December 16 marks the anniversary of the day I found out I was having a baby. Crazy how one short year can change your life forever.
Perhaps I'm feeling a bit sentimental because it's the holidays and I miss being with my family more than usual at this time of year, but this has been one of the best years of my life. Being pregnant was one of the most amazing times of my life. Bringing Neva into the world was by far the most impressive thing I have ever done. Having almost all of our family to come out to visit over the past 3.5 months has been unbelievable.
But then? Then, they leave. And my heart hurts. And it hurts more after every departure. During this time of year when we're supposed to be all happy and jolly, my heart feels very heavy. Luckily, we still have a few more visitors before the end of the year, but then it will slow down. And my heart will be all achy again.

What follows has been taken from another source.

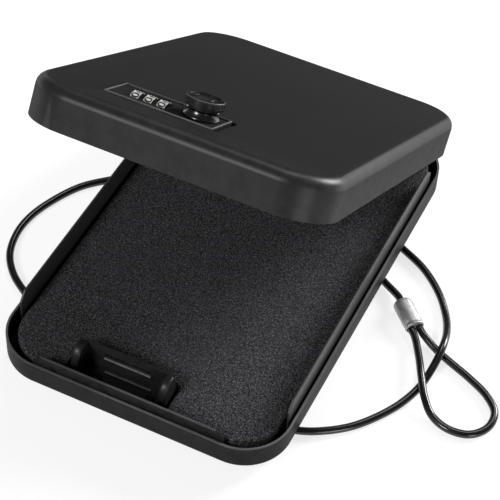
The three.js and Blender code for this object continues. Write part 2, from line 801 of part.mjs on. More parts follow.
// Glossy flared collar between the lock's face and the knob
function knobCollar() {
  const base = belowLid(plateBelowLid) + seatGap;
  const bore = spindleRadius + runningGap;
  const profile = [[bore, base], [collarRadius, base]];
  for (let i = 0; i <= collarSteps; i += 1) {
    const rise = i / collarSteps;
    profile.push([
      collarNeckRadius + (collarRadius - collarNeckRadius) * (1 - rise) ** 2,
      base + collarLip + (collarHeight - collarLip) * rise,
    ]);
  }
  profile.push([bore, base + collarHeight], [bore, base]);
  return turned(profile, knobX, knobY, 36);
}

// Knob: a neck and a disc with a dished top, a small raised tab and a finger hollow
function knobPiece() {
  const discTop = knobBase + knobGap + knobThickness;
  const dish = discTop - knobDish;
  const body = turned([
    [0, knobBase],
    [knobNeckRadius, knobBase],
    [knobNeckRadius, knobBase + knobGap],
    [knobRadius - knobEdge, knobBase + knobGap],
    [knobRadius, knobBase + knobGap + knobEdge],
    [knobRadius, discTop - knobEdge],
    [knobRadius - knobEdge, discTop],
    [knobRadius - knobEdge - knobRim, discTop],
    [knobRadius - 2 * knobEdge - knobRim, dish],
    [0, dish],
  ], knobX, knobY, 40);
  const tab = block(...knobTab, dish - knobEdge, discTop).translate([knobX, knobY, 0]);
  const [hollowX, hollowY, hollowWidth, hollowLength] = knobHollow;
  const hollow = bar('z', 1, dish - knobHollowDepth, dish + past, [0, 0], 20)
    .scale([hollowWidth, hollowLength, 1]).translate([knobX + hollowX, knobY + hollowY, 0]);
  const socket = bar('z', spindleRadius + spindleFit, knobBase - past, knobBase + knobSocketDepth,
    [knobX, knobY], 20);
  return cut(join(body, tab), hollow, socket);
}

// Shaft of the knob, with a crank disc and a pin at its lower end
function knobSpindle() {
  const discTop = crankLevel + crankDiscThickness;
  const pinX = knobX + crankRadius * Math.cos(crankRest);
  const pinY = knobY + crankRadius * Math.sin(crankRest);
  const pinBottom = crankLevel - runningGap - boltThickness - crankPinOverhang;
  const shaft = bar('z', spindleRadius, crankLevel, knobBase + spindleEngagement, [knobX, knobY], 20);
  const disc = bar('z', crankDiscRadius, crankLevel, discTop, [knobX, knobY], 24);
  const pin = bar('z', crankPinRadius, pinBottom, discTop, [pinX, pinY], 16);
  return join(shaft, disc, pin);
}

// Open ring under the case top that keeps the spindle from pulling out
function spindleClip() {
  const top = belowLid(caseTopDrop + caseFlangeThickness) - seatGap;
  const bottom = top - clipThickness;
  const ring = bar('z', spindleRadius + clipWidth, bottom, top, [knobX, knobY], 20);
  const bore = bar('z', spindleRadius + spindleFit, bottom - past, top + past,
    [knobX, knobY], 20);
  const opening = block(knobX - clipOpening / 2, knobX + clipOpening / 2,
    knobY, knobY + spindleRadius + clipWidth + past, bottom - past, top + past);
  return cut(ring, bore, opening);
}

// Sliding bolt: a plate in the case, an arm over the keeper's back wall, a hook with a toe,
// and a fence beside the wheels
function boltSlide() {
  const top = belowLid(boltBelowLid);
  const bottom = top - boltThickness;
  const fenceY = wheelY + wheelRadius + windowGap;
  const rear = fenceY + fenceWidth;
  const toeTip = keeperBackY - keeperWall - toeGap;
  const legBack = toeTip - toeLength;
  const legFront = legBack - boltThickness;
  const toeBottom = rim + keeperSlotRise + runningGap;
  const toeTop = rim + keeperSlotRise + keeperSlotHeight - runningGap;
  const hook0 = keeperCentreX - hookWidth / 2;
  const hook1 = keeperCentreX + hookWidth / 2;
  const plateLeft = knobX - boltWidth / 2;
  const plateRight = knobX + boltWidth / 2;
  const plate = block(plateLeft, plateRight, legFront, rear, bottom, top);
  const arm = block(hook0, plateRight, legFront, caseFrontY - boltTravel - runningGap, bottom, top);
  const leg = block(hook0, hook1, legFront, legBack, toeBottom, top);
  const toe = block(hook0, hook1, legFront, toeTip, toeBottom, toeTop);
  const fence = block(wheelX(0) - wheelWidth / 2, knobX, fenceY, rear, bottom, top);
  const pinX = knobX + crankRadius * Math.cos(crankRest);
  const pinY = knobY + crankRadius * Math.sin(crankRest);
  const slotEnd = crankPinRadius + runningGap;
  const slotHalf = crankPinRadius + slotSlack;
  const slot = block(pinX - slotEnd, knobX + crankRadius + slotEnd, pinY - slotHalf, pinY + slotHalf,
    bottom - past, top + past);
  return cut(join(plate, arm, leg, toe, fence), slot);
}

// Route of the cable: along the ground, over or under itself in humps, and up to the bush
const ferruleAxisZ = ferruleHeight / 2 + cableLift;
const ferruleTop = new THREE.Vector3(93.6, 17.2, ferruleAxisZ);
const ferruleAlong = new THREE.Vector3(0.705, -0.709, 0).normalize();
const ferruleSide = new THREE.Vector3(-ferruleAlong.y, ferruleAlong.x, 0);
const ferruleEnd = ferruleTop.clone().addScaledVector(ferruleAlong, ferruleLength);

const runPoints = [
  [83, 25.4, 3.1],
  [60, 38, cableGround],
  [30, 49, cableGround],
  [0, 54, cableGround],
  [-30, 52, cableGround],
  [-58, 44, cableGround],
  [-80, 34, cableGround],
  [-91.6, 24.6, cableGround],
  [-102.5, 13, cableGround],
  [-111.1, -4, cableGround],
  [-115.7, -20, cableGround],
  [-115.9, -34, cableGround],
  [-111.5, -49, cableGround],
  [-102.5, -60.5, cableGround],
  [-90.4, -69, cableGround],
  [-74, -77.5, cableGround],
  [-50, -86, cableGround],
  [-20, -91, cableGround],
  [15, -92.5, cableGround],
  [50, -90.5, cableGround],
  [79.4, -84.2, cableGround],
  [91.7, -77.8, cableGround],
  [102.5, -69, cableGround],
  [112, -56.7, cableGround],
  [119, -43.9, cableGround],
  [123.5, -29.5, cableGround],
  [125.3, -16.5, cableGround + 2.5],
  [125.3, -3.5, cableHump],
  [123, 9, cableGround + 2.5],
  [118.4, 20.5, cableGround + 0.2],
  [109.2, 33.9, cableGround],
  [95.3, 46.6, cableGround],
  [80.9, 54.4, cableGround],
  [58, 64, cableGround],
  [30, 74, cableGround],
  [2, 84, cableGround],
  [-22, 95, cableGround],
  [-36, 109, cableGround],
  [-40, 126, cableGround],
  [-37.3, 138, cableGround + 0.2],
  [-30, 145.3, cableGround + 1.4],
  [-20, 148, cableGround + 4.4],
  [-10, 145.3, cableGround + 7.8],
  [-2.7, 138, cableHole - 0.9],
];
const runMouth = [0, halfLength + grommetFlange + cableLead, cableHole];
const loopPoints = [
  [115.6, -13, ferruleAxisZ + 1],
  [122.5, -26.5, cableHump],
  [128.6, -37, ferruleAxisZ + 0.8],
  [136, -44.5, cableGround + 0.6],
  [146.4, -48.3, cableGround],
  [157.5, -46.4, cableGround],
  [164.3, -38.3, cableGround],
  [164.3, -27.7, cableGround],
  [157, -19.4, cableGround],
  [145, -12.8, cableGround],
  [132.5, -7.6, cableGround],
  [122, -3.2, cableGround + 0.5],
];

function cableSolid(points) {
  const curve = new THREE.CatmullRomCurve3(points, false, 'centripetal');
  const steps = Math.ceil(curve.getLength() / cableStep);
  const section = new THREE.Shape();
  section.absarc(0, 0, cableRadius, 0, Math.PI * 2);
  return solid(new THREE.ExtrudeGeometry(section, {
    steps, bevelEnabled: false, extrudePath: curve, curveSegments: cableSides / 2,
  }));
}

function cableRun() {
  const start = ferruleTop.clone().addScaledVector(ferruleAlong, -seatGap);
  const lead = start.clone().addScaledVector(ferruleAlong, -cableLead);
  lead.z -= cableLeadDrop;
  const mouth = new THREE.Vector3(...runMouth);
  const end = new THREE.Vector3(0, cableInnerY, cableHole);
  const points = [start, lead, ...runPoints.map((p) => new THREE.Vector3(...p)), mouth, end];
  return cableSolid(points);
}

function loopCurvePoints() {
  const start = ferruleEnd.clone().addScaledVector(ferruleAlong, seatGap);
  const out = start.clone().addScaledVector(ferruleSide, -ferruleLegSpacing / 2);
  const back = start.clone().addScaledVector(ferruleSide, ferruleLegSpacing / 2);
  const outLead = out.clone().addScaledVector(ferruleAlong, cableLead);
  const backLead = back.clone().addScaledVector(ferruleAlong, cableLead);
  return [out, outLead, ...loopPoints.map((p) => new THREE.Vector3(...p)), backLead, back];
}

// Crimped sleeve: an oval body with sloped shoulders
function cableFerrule() {
  const half = ferruleLength / 2;
  const sides = 20;
  const profile = [
    [0, -half],
    [ferruleEndScale, -half],
    [1, -half + ferruleShoulder],
    [1, half - ferruleShoulder],
    [ferruleEndScale, half],
    [0, half],
  ];
  const geometry = new THREE.LatheGeometry(profile.map(([r, y]) => new THREE.Vector2(r, y)), sides);
  geometry.scale(ferruleWidth / 2, 1, ferruleHeight / 2);
  const turn = Math.atan2(ferruleAlong.y, ferruleAlong.x) - Math.PI / 2;
  geometry.rotateZ(turn);
  const centre = ferruleTop.clone().add(ferruleEnd).multiplyScalar(0.5);
  geometry.translate(centre.x, centre.y, centre.z);
  return solid(geometry);
}

// Sleeve crimped on the inner end of the cable, too wide to be pulled through the bush
function cableStop() {
  return bar('y', stopRadius, cableInnerY - seatGap - stopLength, cableInnerY - seatGap, [0, cableHole], 20);
}

// Bush in the tray's back wall, with a flange on both sides
function cableGrommet() {
  const outer = halfLength;
  const inner = halfLength - sheet;
  const bore = cableRadius + seatGap;
  const profile = [
    [bore, inner - seatGap - grommetFlange],
    [grommetFlangeRadius, inner - seatGap - grommetFlange],
    [grommetFlangeRadius, inner - seatGap],
    [grommetRadius, inner - seatGap],
    [grommetRadius, outer + seatGap],
    [grommetFlangeRadius, outer + seatGap],
    [grommetFlangeRadius, outer + seatGap + grommetFlange],
    [bore, outer + seatGap + grommetFlange],
    [bore, inner - seatGap - grommetFlange],
  ];
  const geometry = new THREE.LatheGeometry(profile.map(([r, y]) => new THREE.Vector2(r, y)), 20);
  geometry.translate(0, 0, cableHole);
  return solid(geometry);
}

add(trayGroup, 'tray_shell', trayShell(), paint);
add(trayGroup, 'guard_strip_front', frontStrip(), stripPaint);
add(trayGroup, 'guard_strip_right', sideStrip(1), stripPaint);
add(trayGroup, 'guard_strip_left', sideStrip(-1), stripPaint);
add(trayGroup, 'latch_keeper', latchKeeper(), plastic);
rivetPlaces.forEach((x, i) => add(trayGroup, `keeper_rivet_${i + 1}`, keeperRivet(x), steel));
add(trayGroup, 'foam_pad', foamPad(), foam);
footPlaces.forEach(([x, y], i) => add(trayGroup, `foot_${i + 1}`, foot(x, y), rubber));
hingeCentres.forEach((x, i) => {
  const side = i === 0 ? 'left' : 'right';
  add(trayGroup, `hinge_leaf_tray_${side}`, hingeLeaf(x, -1), steel);
  add(trayGroup, `hinge_pin_${side}`, hingePin(x), steel);
  addToLid(`hinge_leaf_lid_${side}`, hingeLeaf(x, 1), steel);
});
add(trayGroup, 'cable_grommet', cableGrommet(), rubber);

addToLid('lid_shell', lidShell(), paint);
addToLid('lock_plate', lockPlate(), plastic);
addToLid('lock_case', lockCase(), plastic);
addToLid('case_cover', caseCover(), plastic);
caseScrewPlaces().forEach(([x, y], i) => addToLid(`case_screw_${i + 1}`, caseScrew(x, y), steel));
addToLid('dial_axle', dialAxle(), steel);
for (let i = 0; i < wheelCount; i += 1) {
  addToLid(`dial_wheel_${i + 1}`, dialWheel(i), numberPlastic);
  addToLid(`code_disc_${i + 1}`, codeDisc(i), steel);
}
addToLid('detent_spring', detentSpring(), springSteel);
addToLid('knob_collar', knobCollar(), glossPlastic);
addToLid('knob', knobPiece(), plastic);
addToLid('knob_spindle', knobSpindle(), steel);
addToLid('spindle_clip', spindleClip(), springSteel);
addToLid('bolt_slide', boltSlide(), steel);
addToLid('code_reset_lever', codeResetLever(), steel);

// The origin is the middle of the object's box, without the cable, on the ground
group.updateMatrixWorld(true);
const bounds = new THREE.Box3().setFromObject(group, true);
group.position.y = -(bounds.min.y + bounds.max.y) / 2;

add(trayGroup, 'cable_run', cableRun(), vinyl);
add(trayGroup, 'cable_loop', cableSolid(loopCurvePoints()), vinyl);
add(trayGroup, 'cable_ferrule', cableFerrule(), aluminium);
add(trayGroup, 'cable_stop', cableStop(), aluminium);

export default group;
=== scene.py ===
"""Dresses the portable car safe: coated steel shells, foam, number lock, hinges and tether cable."""

import json
import math

import bmesh
import bpy
from mathutils import Matrix, Vector


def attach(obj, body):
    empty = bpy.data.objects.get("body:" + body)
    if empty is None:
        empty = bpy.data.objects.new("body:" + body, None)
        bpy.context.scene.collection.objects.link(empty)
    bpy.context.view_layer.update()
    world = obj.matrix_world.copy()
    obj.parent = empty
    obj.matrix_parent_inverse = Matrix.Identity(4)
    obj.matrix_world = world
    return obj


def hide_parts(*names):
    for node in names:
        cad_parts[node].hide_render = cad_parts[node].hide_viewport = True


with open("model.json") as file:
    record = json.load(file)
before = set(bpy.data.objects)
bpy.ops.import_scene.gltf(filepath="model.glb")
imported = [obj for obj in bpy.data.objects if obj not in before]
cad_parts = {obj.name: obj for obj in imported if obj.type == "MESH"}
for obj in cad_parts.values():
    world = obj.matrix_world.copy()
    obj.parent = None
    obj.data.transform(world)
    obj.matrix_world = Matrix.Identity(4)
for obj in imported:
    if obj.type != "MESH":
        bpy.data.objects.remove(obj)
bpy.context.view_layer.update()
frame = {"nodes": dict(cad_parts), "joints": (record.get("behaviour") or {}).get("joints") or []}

bl_info = {
    "name": "Portable car safe",
    "version": (1, 0, 0),
    "blender": (4, 5, 0),
    "location": "3D View > Sidebar > Car Safe",
    "description": "Dresses a lidded car safe with its foam, number lock, hinges and tether cable",
    "category": "Mesh",
}

MM = 0.001
SAME_POINT = 1e-6
JOINTS = {joint["name"]: joint for joint in frame["joints"]}
HINGE = Vector(JOINTS["lid_hinge"]["pos_m"])
LID_ANGLE = math.radians(JOINTS["lid_hinge"]["range_deg"][0])

# The source is drawn about the middle of the tray, with the lid shut
HINGE_DRAWN = Vector((0, 123.1 * MM, HINGE.z))
TRAY = Matrix.Translation(HINGE - HINGE_DRAWN)
LID = (
    Matrix.Translation(HINGE)
    @ Matrix.Rotation(LID_ANGLE, 4, "X")
    @ Matrix.Translation(-HINGE_DRAWN)
)

# The camera, fitted to the edges of the tray and the lid: degrees, pixels and millimetres
CAMERA_TURN, CAMERA_TILT, CAMERA_ROLL = 23.229, 48.159, 3.419
CAMERA_FOCUS = 1754.8
PICTURE_WIDTH = 500
CAMERA_PLACE = (9.834, 5.925, 959.9)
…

This sad feeling has increased greatly with the arrival of Neva. It sure would be nice if she could see all of her grandparents, whenever we wanted. It would be tons of fun for her to be able to play with her cousins on a weekly basis, rather than a quarterly basis.
And the weird thing is, before Neva was born, it wasn't so bad. Don't get me wrong, I missed my family everday. But nothing like this! Having a child definitley makes you realize how important and amazing family truly is.
The difference a year makes.
Happy holidays to all of you!!! And much, much love!